Written request: Copy every line in the records below that contains the word "part".

── Material ──

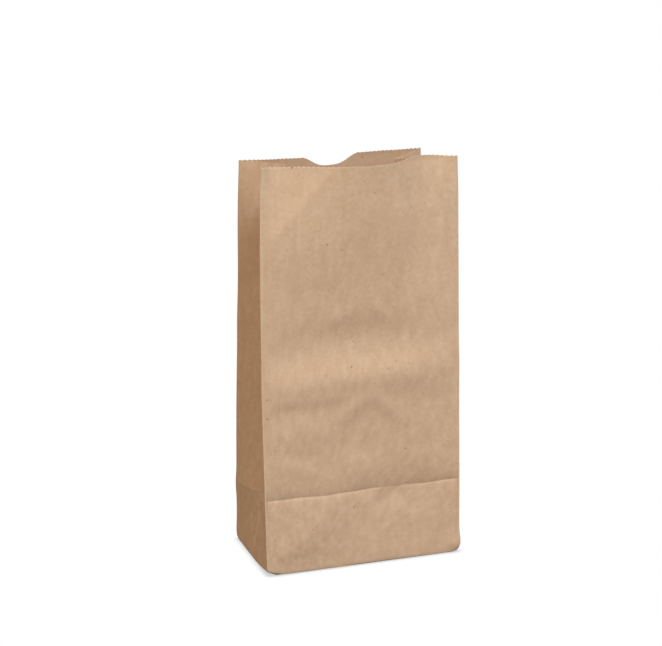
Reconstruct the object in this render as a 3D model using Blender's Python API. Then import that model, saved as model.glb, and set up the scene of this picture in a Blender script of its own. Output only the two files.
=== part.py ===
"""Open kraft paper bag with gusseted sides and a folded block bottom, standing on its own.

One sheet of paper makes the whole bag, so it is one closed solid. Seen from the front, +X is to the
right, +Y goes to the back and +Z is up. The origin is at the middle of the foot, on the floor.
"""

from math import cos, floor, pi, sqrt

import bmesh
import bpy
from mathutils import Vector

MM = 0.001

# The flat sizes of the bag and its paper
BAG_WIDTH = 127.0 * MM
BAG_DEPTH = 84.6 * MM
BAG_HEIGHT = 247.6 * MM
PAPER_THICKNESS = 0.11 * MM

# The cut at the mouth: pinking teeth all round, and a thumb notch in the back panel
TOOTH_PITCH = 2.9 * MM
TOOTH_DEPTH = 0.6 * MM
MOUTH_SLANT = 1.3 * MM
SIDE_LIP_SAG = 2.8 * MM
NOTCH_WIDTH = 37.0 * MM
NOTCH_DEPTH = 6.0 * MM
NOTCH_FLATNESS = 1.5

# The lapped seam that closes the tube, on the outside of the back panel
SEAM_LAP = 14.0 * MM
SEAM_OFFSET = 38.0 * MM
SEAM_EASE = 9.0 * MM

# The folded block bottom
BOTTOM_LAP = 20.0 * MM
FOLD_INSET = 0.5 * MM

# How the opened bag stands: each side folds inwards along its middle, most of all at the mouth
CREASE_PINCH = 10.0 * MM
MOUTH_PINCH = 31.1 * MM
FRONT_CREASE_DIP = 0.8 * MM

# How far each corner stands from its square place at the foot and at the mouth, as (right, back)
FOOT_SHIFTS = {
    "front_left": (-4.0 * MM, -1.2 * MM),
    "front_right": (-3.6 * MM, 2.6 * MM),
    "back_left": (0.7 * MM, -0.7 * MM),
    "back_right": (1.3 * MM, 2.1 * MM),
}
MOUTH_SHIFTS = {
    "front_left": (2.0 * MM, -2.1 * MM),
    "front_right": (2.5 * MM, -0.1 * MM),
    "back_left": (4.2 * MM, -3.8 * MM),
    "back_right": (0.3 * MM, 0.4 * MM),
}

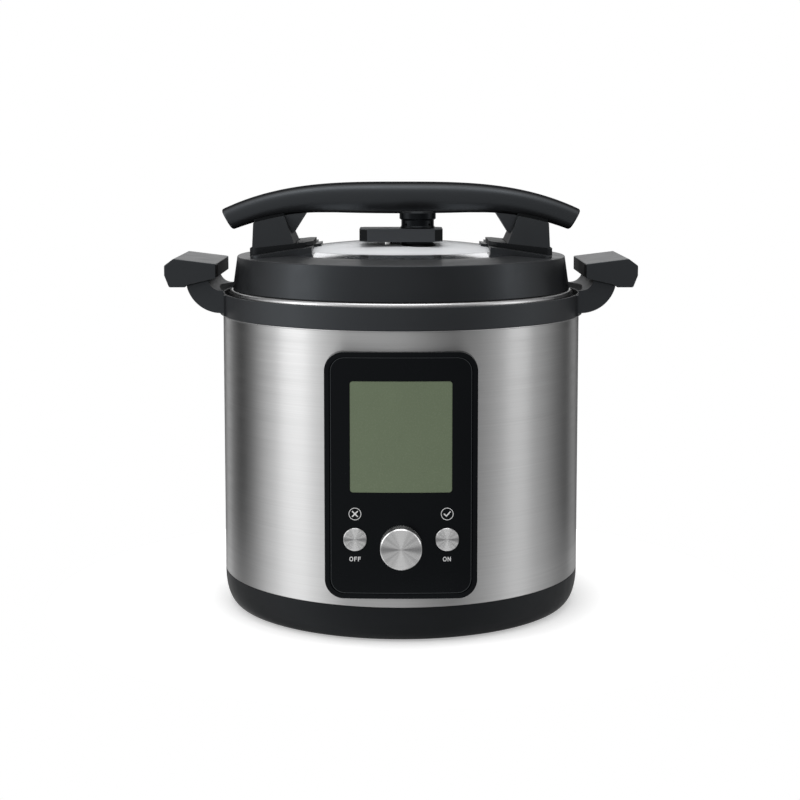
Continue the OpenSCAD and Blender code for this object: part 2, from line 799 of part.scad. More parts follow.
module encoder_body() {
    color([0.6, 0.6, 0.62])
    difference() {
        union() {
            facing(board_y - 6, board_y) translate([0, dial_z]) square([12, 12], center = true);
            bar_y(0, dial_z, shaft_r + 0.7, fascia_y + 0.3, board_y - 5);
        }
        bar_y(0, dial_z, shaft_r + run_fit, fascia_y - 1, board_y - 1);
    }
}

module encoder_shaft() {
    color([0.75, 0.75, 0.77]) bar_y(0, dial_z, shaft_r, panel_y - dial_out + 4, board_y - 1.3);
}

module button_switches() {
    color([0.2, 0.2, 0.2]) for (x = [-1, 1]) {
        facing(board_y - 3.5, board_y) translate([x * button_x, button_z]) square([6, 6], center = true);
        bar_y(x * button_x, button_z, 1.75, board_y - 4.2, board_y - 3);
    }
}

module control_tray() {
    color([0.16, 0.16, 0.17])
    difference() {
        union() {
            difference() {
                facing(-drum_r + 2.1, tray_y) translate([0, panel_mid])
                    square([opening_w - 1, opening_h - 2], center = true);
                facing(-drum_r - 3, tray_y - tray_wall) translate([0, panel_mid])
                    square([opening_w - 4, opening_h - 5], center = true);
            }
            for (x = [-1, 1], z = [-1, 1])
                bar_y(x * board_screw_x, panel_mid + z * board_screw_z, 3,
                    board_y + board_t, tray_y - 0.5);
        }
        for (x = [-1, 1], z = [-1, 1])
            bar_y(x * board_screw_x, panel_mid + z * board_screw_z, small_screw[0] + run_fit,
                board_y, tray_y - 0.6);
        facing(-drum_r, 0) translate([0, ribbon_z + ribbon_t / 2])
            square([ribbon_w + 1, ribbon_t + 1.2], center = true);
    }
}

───

Expected answer:
=== part.py ===
Continue the OpenSCAD and Blender code for this object: part 2, from line 799 of part.scad. More parts follow.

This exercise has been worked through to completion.